As for the inefficiency – well, do better without C. Manfred will be eager to hear your suggestions. And do better when some strings you process might not be Unicode strings either.
Julik
In all fairness – if you want to flex your C muscle just pick up ICU4R and finish it.
Julik
Besides,
git clone http://git.bitwi.se/unicode.git/ Cannot get remote repository information. Perhaps git-update-server-info needs to be run there?
git clone git://git.bitwi.se/unicode.git/ fatal: unable to connect a socket (Connection refused) fetch-pack from ‘git://git.bitwi.se/unicode.git/’ failed.
nweibull
Julik: If you’re addressing me above: a) remains true, b) isn’t true, c) eh?

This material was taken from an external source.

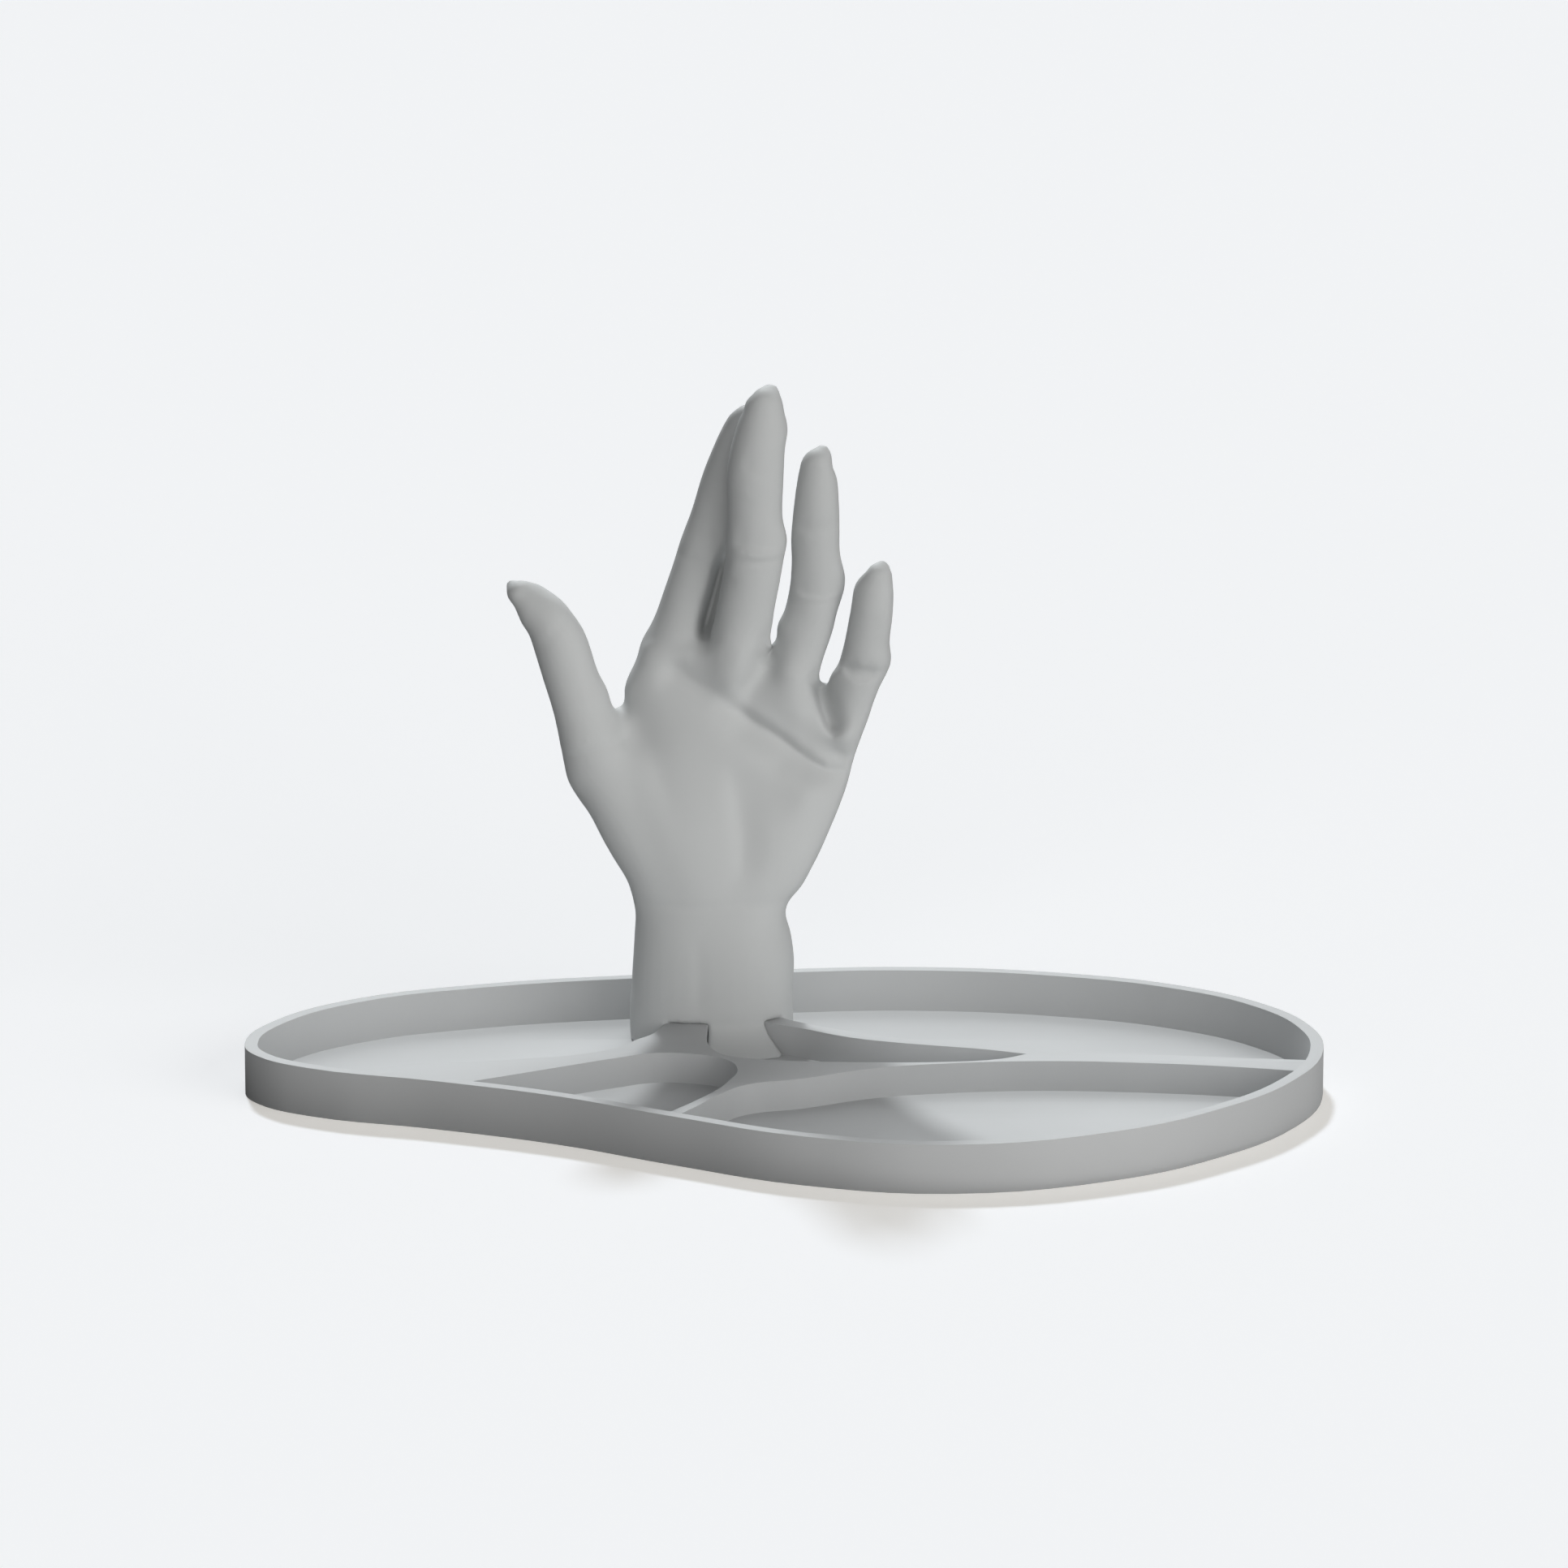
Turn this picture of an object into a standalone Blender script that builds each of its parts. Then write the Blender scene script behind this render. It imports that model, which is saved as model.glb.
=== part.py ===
"""Hand jewelry stand: a pebble-shaped tray with four pockets and a slim upright hand that holds rings.

Units are metres, +Z is up and the tray's underside lies on Z = 0. The tray's length runs along X,
the open palm faces -Y and the thumb points to -X.
"""
import math

import bmesh
import bpy
import numpy as np
from mathutils import Quaternion, Vector

# Tray
TRAY_LENGTH = 0.2426
TRAY_DEPTH = 0.1398
RIM_HEIGHT = 0.0112
RIM_THICKNESS = 0.0029
FLOOR_THICKNESS = 0.0015
DIVIDER_HEIGHT = 0.0085

# Plans are drawn in half lengths and half depths of the tray, from its middle
RIM_PLAN = [
    (-1.000, 0.109), (-0.956, 0.359), (-0.816, 0.614), (-0.577, 0.794), (-0.247, 0.916), (0.000, 0.974),
    (0.247, 0.999), (0.524, 0.931), (0.758, 0.771), (0.907, 0.552), (0.983, 0.302), (0.997, 0.030),
    (0.936, -0.293), (0.800, -0.599), (0.594, -0.860), (0.297, -0.999), (0.035, -0.910), (-0.200, -0.697),
    (-0.412, -0.478), (-0.643, -0.308), (-0.874, -0.167), (-0.973, -0.030),
]
# The three edges of the dividers run from beyond the rim to beyond the rim
FRONT_LEFT_EDGE = [
    (-0.692, -0.300), (-0.547, -0.158), (-0.429, -0.041), (-0.310, 0.076), (-0.243, 0.130), (-0.176, 0.124),
    (-0.111, 0.066), (-0.086, -0.041), (-0.101, -0.177), (-0.140, -0.335), (-0.297, -0.730),
]
FRONT_RIGHT_EDGE = [
    (-0.268, -0.757), (-0.161, -0.464), (-0.120, -0.335), (-0.068, -0.222), (0.033, -0.156), (0.167, -0.040),
    (0.297, 0.013), (0.462, 0.040), (0.660, 0.021), (0.860, -0.034), (1.030, -0.110),
]
REAR_EDGE = [
    (1.040, 0.040), (0.824, 0.082), (0.660, 0.122), (0.544, 0.144), (0.429, 0.192), (0.293, 0.259),
    (0.203, 0.313), (0.110, 0.392), (0.040, 0.470), (-0.041, 0.581), (-0.111, 0.624), (-0.185, 0.574),
    (-0.227, 0.441), (-0.247, 0.345), (-0.275, 0.283), (-0.311, 0.192), (-0.378, 0.117), (-0.490, 0.063),
    (-0.584, 0.029), (-0.694, -0.001), (-0.791, -0.084), (-0.915, -0.200),
]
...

There’s no subclassing going on here. All that happens is that the string is extended with a module.
Again, I am not here to replace someone else’s solution or claim that my solution is the last word in character encoding handling.
I’ve already stated why ICU4R isn’t a solution for me. I don’t want my strings decoded, encoded, and re-encoded. I want them to remain a sequence of bytes.

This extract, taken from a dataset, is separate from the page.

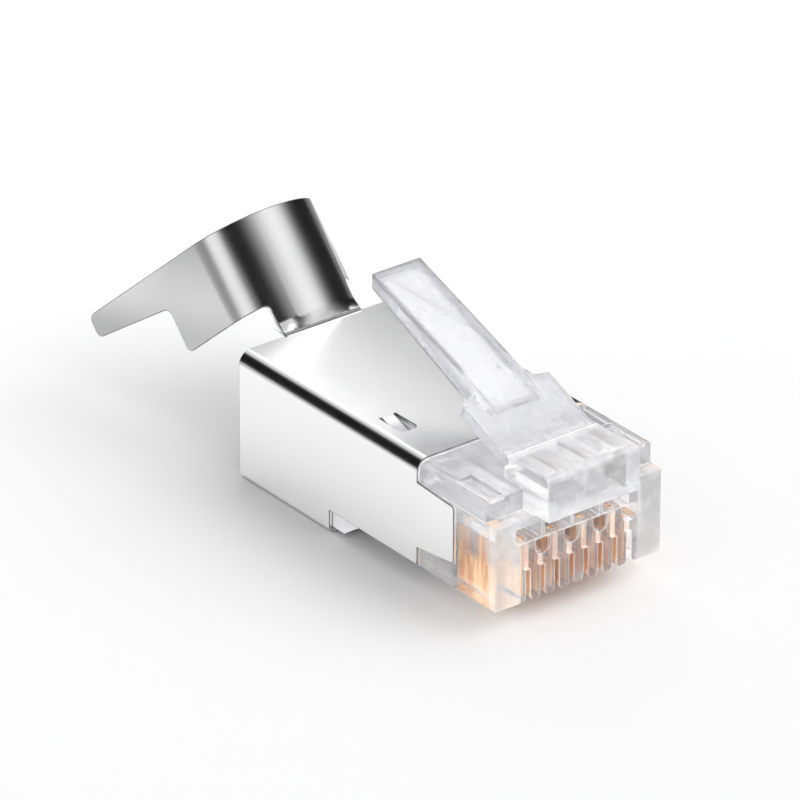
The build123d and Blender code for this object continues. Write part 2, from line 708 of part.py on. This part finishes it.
def leg_trim(side):
    """Solid that keeps one leg of the wings within its outline, drawn on the plane of that leg."""
    curl = radians(TAIL_CURL_DEG)
    outer_x = TAIL_CROWN_OFFSET + side * TAIL_CURL_RADIUS * sin(curl)
    outer_y = TAIL_CURL_RADIUS * cos(curl) - TAIL_CURL_RADIUS
    plane = tail_station(0)
    up = plane.z_dir * -1
    down = plane.x_dir * (side * cos(curl)) + plane.y_dir * (-sin(curl))
    origin = plane.origin + plane.x_dir * outer_x + plane.y_dir * outer_y
    leg_plane = Plane(origin=origin, x_dir=down, z_dir=down.cross(up))
    low, high = TAIL_NECK_LENGTH, TAIL_NECK_LENGTH + TAIL_WING_WIDTH
    if side > 0:
        outline = face_of(
            (0, low), (WING_LEG_LENGTH, low), (WING_LEG_LENGTH, high), (0, high)
        )
        for level in (low, high):
            outline = fillet(corner(outline, WING_LEG_LENGTH, level), WING_CORNER_RADIUS)
    else:
        strap_root = high - STRAP_ROOT_WIDTH
        strap_tip = high - STRAP_TIP_WIDTH
        outline = face_of(
            (0, low),
            (WING_LEG_LENGTH, low),
            (WING_LEG_LENGTH, strap_root),
            (STRAP_LENGTH, strap_tip),
            (STRAP_LENGTH, high),
            (0, high),
        )
        outline = fillet(corner(outline, WING_LEG_LENGTH, low), WING_CORNER_RADIUS)
        outline = fillet(corner(outline, WING_LEG_LENGTH, strap_root), STRAP_ROOT_FILLET)
        outline = fillet(corner(outline, STRAP_LENGTH, strap_tip), STRAP_TIP_RADIUS)
        outline = fillet(corner(outline, STRAP_LENGTH, high), STRAP_TIP_RADIUS)
    return extrude(leg_plane * outline, amount=2 * SHEET, both=True)


def crimp_tail():
    tail = tail_bend() + tail_neck() + up_tail(curl_section(), TAIL_NECK_LENGTH, TAIL_WING_WIDTH)
    for side in (-1, 1):
        leg = up_tail(leg_section(side), TAIL_NECK_LENGTH, TAIL_WING_WIDTH)
        tail += leg & leg_trim(side)
    return tail


def make_shield():
    shield = shield_tube()
    for side in (-1, 1):
        shield = shield - lance_window(side) + lance_tab(side)
    return shield + crimp_tail()


def write_parts(pieces):
    """Writes each piece, moved so that the plug's middle stands over the origin."""
    boxes = [piece.bounding_box() for piece in pieces.values()]
    front = min(box.min.Y for box in boxes)
    rear = max(box.max.Y for box in boxes)
    seat = Pos(0, -(front + rear) / 2, SHIELD_DROP)
    os.makedirs("parts", exist_ok=True)
    for name, piece in pieces.items():
        export_step(seat * piece, os.path.join("parts", name + ".step"))


plug = {"housing": make_housing(), "latch": make_latch(), "shield": make_shield()}
for contact in range(CONTACT_COUNT):
    plug["contact_" + str(contact + 1)] = make_contact(contact)
write_parts(plug)
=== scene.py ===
import math

import bmesh
import bpy
from mathutils import Matrix, Vector


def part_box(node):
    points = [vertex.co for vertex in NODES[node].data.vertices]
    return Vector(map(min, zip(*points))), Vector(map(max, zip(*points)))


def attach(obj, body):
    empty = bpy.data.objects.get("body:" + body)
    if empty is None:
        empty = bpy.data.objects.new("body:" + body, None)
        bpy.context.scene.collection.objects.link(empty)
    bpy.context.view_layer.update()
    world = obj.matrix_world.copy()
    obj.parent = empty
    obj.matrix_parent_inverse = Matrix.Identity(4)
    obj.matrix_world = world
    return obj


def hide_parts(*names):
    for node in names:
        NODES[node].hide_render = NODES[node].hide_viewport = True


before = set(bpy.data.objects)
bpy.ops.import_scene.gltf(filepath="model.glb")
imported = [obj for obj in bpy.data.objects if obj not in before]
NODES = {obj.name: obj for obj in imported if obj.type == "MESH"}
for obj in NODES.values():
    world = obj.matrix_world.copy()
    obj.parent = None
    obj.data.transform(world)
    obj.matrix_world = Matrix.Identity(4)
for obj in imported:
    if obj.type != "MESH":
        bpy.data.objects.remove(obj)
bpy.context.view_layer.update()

MM = 0.001

# Meshes: what is welded, what counts as flat or as a crisp edge, and how edges are rounded.
# The contacts are widened on each side, so that they touch the walls of their slots.
WELD = 1e-7
FLAT_ANGLE = math.radians(0.4)
CRISP_ANGLE = math.radians(32)
ROUNDING_STEPS = 2
SHEET_ROUNDING = 0.05 * MM
CONTACT_ROUNDING = 0.03 * MM
CONTACT_WIDENING = 0.03 * MM

# Camera that matches the photograph: distances in metres, lens and sensor in millimetres
VIEW_AZIMUTH = math.radians(37.989)
VIEW_ELEVATION = math.radians(27.715)
VIEW_ROLL = math.radians(0.146)
VIEW_DISTANCE = 0.4209
VIEW_TARGET = Vector((-0.004658, -0.008047, 0.009954))
VIEW_CLIP = (0.02, 20)
LENS = 344.59
SENSOR = 36.0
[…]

Strange that cg-clone worked. I forgot to chmod post-update.
Anyway, there’s a new repository, which you can clone:
Julik
Nikolai, what I meant by “subclassing” is _why’s method of doing u”bla” (who’s going to do u”bla” on the CGI params and the database and the sockets…), I confused somewhat. Especially considering I couldn’t look at your extension because of these bizarro git things I’m barely familiar with.
The fact that ICU4R uses separate strings and regexps is a hindrance. but ICU implements alot of very very fancy Unicode mechanics (locale-aware sentence boundaries? word boundaries? locale-independent grapheme clusters?). The problem is that making your own will oblige you to implement all (or some of these) by yourself. OTOH , ICU4R is abandoned now and you can easily rig it into Ruby’s String (which will make it much more useable).
We did the mixing in of methods somewhat differently (making a wrapper around Strings with same API , but preserving the original string). We also do native regexps (with character offsets) and gsub – basically all that String does.
All I hope for is we can make a handler for our plugin with your extension when it’s ready. And when it builds and runs on OS X without diffs, for that matter :-)
nweibull
Julik: Dealing with grapheme clusters and various boundaries is of course awesome, so hopefully I or someone else (hint, hint) will write code for that as well.
I don’t own a Mac, and I don’t run FreeBSD or Windows, so someone will have to help me with the OS porting.
Anyway, all I hope now is that I didn’t announce this library too soon.
Current task is to write up specifications so that we can ensure backwards compatibility while supporting unicode as well.